'''

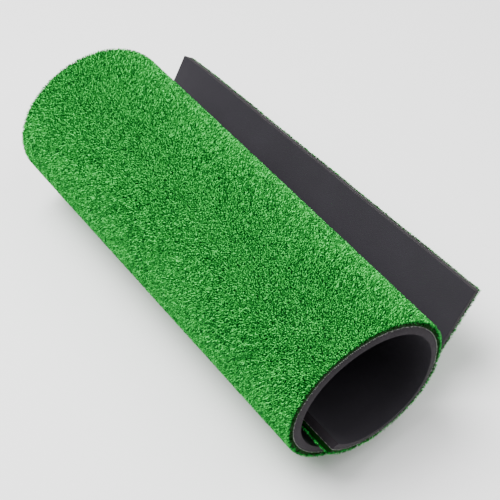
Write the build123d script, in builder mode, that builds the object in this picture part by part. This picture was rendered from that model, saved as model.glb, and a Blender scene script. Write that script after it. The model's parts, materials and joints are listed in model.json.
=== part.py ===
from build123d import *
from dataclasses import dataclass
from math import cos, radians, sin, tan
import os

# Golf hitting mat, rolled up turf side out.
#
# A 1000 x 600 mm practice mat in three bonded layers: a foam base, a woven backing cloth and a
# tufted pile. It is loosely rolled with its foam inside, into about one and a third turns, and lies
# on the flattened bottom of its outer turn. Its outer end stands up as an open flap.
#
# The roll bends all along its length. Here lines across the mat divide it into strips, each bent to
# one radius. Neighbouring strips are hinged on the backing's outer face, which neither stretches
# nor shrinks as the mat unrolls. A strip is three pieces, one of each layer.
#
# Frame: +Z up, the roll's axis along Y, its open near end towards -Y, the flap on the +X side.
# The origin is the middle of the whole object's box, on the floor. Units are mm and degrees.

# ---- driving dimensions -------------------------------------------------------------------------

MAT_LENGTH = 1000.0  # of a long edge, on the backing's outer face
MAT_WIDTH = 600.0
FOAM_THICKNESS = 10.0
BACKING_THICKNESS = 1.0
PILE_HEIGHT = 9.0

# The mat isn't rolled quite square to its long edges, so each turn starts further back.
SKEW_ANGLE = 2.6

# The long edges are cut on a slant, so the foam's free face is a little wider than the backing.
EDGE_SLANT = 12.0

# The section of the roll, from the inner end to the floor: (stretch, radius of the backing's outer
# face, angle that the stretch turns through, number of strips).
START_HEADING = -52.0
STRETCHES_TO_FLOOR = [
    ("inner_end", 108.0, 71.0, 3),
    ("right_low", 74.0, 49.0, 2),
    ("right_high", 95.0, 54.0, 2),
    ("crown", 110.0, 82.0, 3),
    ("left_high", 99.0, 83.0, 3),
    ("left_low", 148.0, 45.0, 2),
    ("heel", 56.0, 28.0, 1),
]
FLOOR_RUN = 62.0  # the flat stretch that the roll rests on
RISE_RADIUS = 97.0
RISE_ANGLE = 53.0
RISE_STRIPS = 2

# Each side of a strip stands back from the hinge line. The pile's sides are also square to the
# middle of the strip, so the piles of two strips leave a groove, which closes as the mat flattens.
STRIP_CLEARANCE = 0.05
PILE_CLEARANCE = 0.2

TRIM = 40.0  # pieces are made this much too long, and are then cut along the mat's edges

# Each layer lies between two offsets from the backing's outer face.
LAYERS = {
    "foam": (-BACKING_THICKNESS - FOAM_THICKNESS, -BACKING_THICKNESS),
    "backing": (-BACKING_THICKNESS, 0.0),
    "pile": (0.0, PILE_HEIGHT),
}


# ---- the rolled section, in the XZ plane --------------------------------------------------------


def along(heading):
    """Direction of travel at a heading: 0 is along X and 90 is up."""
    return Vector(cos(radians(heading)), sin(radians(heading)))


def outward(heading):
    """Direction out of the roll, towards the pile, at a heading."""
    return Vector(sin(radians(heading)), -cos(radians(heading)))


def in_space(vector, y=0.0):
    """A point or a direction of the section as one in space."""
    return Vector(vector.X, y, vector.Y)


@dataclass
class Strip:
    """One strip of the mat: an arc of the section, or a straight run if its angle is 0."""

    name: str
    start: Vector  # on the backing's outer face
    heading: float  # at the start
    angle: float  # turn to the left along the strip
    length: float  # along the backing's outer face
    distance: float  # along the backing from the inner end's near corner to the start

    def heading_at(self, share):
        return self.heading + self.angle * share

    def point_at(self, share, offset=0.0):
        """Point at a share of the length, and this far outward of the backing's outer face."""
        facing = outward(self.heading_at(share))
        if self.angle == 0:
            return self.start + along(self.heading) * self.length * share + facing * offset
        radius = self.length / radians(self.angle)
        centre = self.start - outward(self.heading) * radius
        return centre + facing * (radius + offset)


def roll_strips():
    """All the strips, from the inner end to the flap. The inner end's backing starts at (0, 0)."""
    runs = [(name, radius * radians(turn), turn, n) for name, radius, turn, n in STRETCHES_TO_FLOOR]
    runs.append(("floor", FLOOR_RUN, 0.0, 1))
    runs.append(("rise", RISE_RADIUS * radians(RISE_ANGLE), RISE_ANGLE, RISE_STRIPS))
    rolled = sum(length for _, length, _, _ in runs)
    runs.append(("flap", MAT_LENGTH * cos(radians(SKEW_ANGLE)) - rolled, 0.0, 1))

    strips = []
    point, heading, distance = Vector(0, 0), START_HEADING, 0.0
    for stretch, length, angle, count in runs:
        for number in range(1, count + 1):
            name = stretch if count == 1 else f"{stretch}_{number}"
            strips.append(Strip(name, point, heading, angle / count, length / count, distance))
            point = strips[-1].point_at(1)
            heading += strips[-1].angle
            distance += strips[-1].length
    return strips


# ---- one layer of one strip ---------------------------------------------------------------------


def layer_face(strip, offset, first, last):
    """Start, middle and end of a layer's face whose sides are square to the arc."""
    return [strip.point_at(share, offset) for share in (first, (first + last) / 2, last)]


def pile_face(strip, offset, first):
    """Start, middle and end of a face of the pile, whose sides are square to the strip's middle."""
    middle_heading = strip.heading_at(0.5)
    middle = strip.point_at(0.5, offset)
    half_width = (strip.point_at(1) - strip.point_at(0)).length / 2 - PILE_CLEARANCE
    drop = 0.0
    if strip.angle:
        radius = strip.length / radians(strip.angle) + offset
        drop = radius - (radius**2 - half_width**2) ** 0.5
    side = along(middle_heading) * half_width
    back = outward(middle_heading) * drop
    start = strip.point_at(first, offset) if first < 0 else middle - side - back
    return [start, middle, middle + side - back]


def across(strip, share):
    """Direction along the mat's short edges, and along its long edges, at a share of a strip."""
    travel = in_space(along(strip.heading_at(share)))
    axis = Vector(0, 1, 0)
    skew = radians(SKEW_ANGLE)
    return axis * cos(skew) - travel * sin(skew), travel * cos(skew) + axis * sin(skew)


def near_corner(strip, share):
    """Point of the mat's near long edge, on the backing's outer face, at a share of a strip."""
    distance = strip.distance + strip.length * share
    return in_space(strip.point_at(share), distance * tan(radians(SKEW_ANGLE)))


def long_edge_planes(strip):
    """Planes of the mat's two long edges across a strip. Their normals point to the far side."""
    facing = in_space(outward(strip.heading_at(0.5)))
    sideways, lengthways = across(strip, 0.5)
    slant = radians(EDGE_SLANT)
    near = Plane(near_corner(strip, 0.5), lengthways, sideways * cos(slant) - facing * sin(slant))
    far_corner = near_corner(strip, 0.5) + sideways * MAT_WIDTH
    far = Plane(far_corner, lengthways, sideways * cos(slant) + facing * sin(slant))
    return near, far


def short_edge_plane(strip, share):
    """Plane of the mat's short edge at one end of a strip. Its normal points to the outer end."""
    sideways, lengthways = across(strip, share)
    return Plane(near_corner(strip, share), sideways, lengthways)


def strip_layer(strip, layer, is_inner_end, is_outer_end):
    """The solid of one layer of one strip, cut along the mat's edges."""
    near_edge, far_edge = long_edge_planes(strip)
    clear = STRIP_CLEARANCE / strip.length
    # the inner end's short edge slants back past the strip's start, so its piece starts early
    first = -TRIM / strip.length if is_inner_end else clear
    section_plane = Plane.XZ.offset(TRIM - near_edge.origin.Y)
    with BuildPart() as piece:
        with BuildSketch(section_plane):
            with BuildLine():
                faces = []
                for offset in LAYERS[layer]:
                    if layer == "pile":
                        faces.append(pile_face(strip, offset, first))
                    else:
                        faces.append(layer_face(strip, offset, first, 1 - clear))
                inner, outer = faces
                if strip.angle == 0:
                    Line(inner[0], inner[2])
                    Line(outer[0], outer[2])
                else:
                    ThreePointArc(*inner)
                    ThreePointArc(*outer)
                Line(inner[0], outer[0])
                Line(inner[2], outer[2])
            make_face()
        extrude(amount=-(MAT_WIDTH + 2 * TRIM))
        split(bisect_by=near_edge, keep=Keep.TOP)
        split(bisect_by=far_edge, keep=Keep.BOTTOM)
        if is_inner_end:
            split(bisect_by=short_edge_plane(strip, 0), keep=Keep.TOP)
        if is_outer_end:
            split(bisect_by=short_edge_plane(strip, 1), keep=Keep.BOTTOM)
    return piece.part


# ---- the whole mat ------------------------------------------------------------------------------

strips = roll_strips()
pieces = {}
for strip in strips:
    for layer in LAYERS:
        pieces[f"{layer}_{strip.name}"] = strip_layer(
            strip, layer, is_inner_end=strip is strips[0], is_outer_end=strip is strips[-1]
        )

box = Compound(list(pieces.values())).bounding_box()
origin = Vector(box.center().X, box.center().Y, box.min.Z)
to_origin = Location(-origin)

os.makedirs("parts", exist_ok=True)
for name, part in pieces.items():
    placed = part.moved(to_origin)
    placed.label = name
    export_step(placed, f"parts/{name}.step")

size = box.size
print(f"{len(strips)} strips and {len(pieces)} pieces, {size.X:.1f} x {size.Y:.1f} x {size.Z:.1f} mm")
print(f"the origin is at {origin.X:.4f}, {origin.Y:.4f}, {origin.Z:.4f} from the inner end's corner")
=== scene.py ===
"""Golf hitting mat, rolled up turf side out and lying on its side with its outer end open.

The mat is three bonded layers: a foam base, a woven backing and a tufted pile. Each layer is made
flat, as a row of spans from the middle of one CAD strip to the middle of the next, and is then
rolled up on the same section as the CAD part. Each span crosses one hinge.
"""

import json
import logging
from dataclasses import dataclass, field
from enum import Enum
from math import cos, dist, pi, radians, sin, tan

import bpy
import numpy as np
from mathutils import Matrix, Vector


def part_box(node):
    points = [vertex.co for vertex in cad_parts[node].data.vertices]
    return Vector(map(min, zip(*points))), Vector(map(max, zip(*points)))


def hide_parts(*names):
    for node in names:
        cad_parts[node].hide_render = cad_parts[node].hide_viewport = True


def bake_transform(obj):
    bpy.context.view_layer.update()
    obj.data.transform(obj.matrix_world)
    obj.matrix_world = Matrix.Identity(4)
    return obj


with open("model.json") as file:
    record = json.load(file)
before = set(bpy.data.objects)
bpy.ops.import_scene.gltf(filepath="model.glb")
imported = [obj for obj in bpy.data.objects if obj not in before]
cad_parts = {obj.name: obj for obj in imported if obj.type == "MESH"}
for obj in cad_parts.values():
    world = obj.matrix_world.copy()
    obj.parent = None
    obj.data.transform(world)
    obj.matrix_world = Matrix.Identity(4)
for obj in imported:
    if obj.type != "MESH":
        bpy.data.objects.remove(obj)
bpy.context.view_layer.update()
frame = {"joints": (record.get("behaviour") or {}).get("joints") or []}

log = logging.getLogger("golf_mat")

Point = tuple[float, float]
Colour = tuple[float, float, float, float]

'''

Instructions to follow ->
Quote, without any change, each line from the one that contains "obj.data.transform(obj.matrix_world)" through the end of the material.

Full answer ->
    obj.data.transform(obj.matrix_world)
    obj.matrix_world = Matrix.Identity(4)
    return obj


with open("model.json") as file:
    record = json.load(file)
before = set(bpy.data.objects)
bpy.ops.import_scene.gltf(filepath="model.glb")
imported = [obj for obj in bpy.data.objects if obj not in before]
cad_parts = {obj.name: obj for obj in imported if obj.type == "MESH"}
for obj in cad_parts.values():
    world = obj.matrix_world.copy()
    obj.parent = None
    obj.data.transform(world)
    obj.matrix_world = Matrix.Identity(4)
for obj in imported:
    if obj.type != "MESH":
        bpy.data.objects.remove(obj)
bpy.context.view_layer.update()
frame = {"joints": (record.get("behaviour") or {}).get("joints") or []}

log = logging.getLogger("golf_mat")

Point = tuple[float, float]
Colour = tuple[float, float, float, float]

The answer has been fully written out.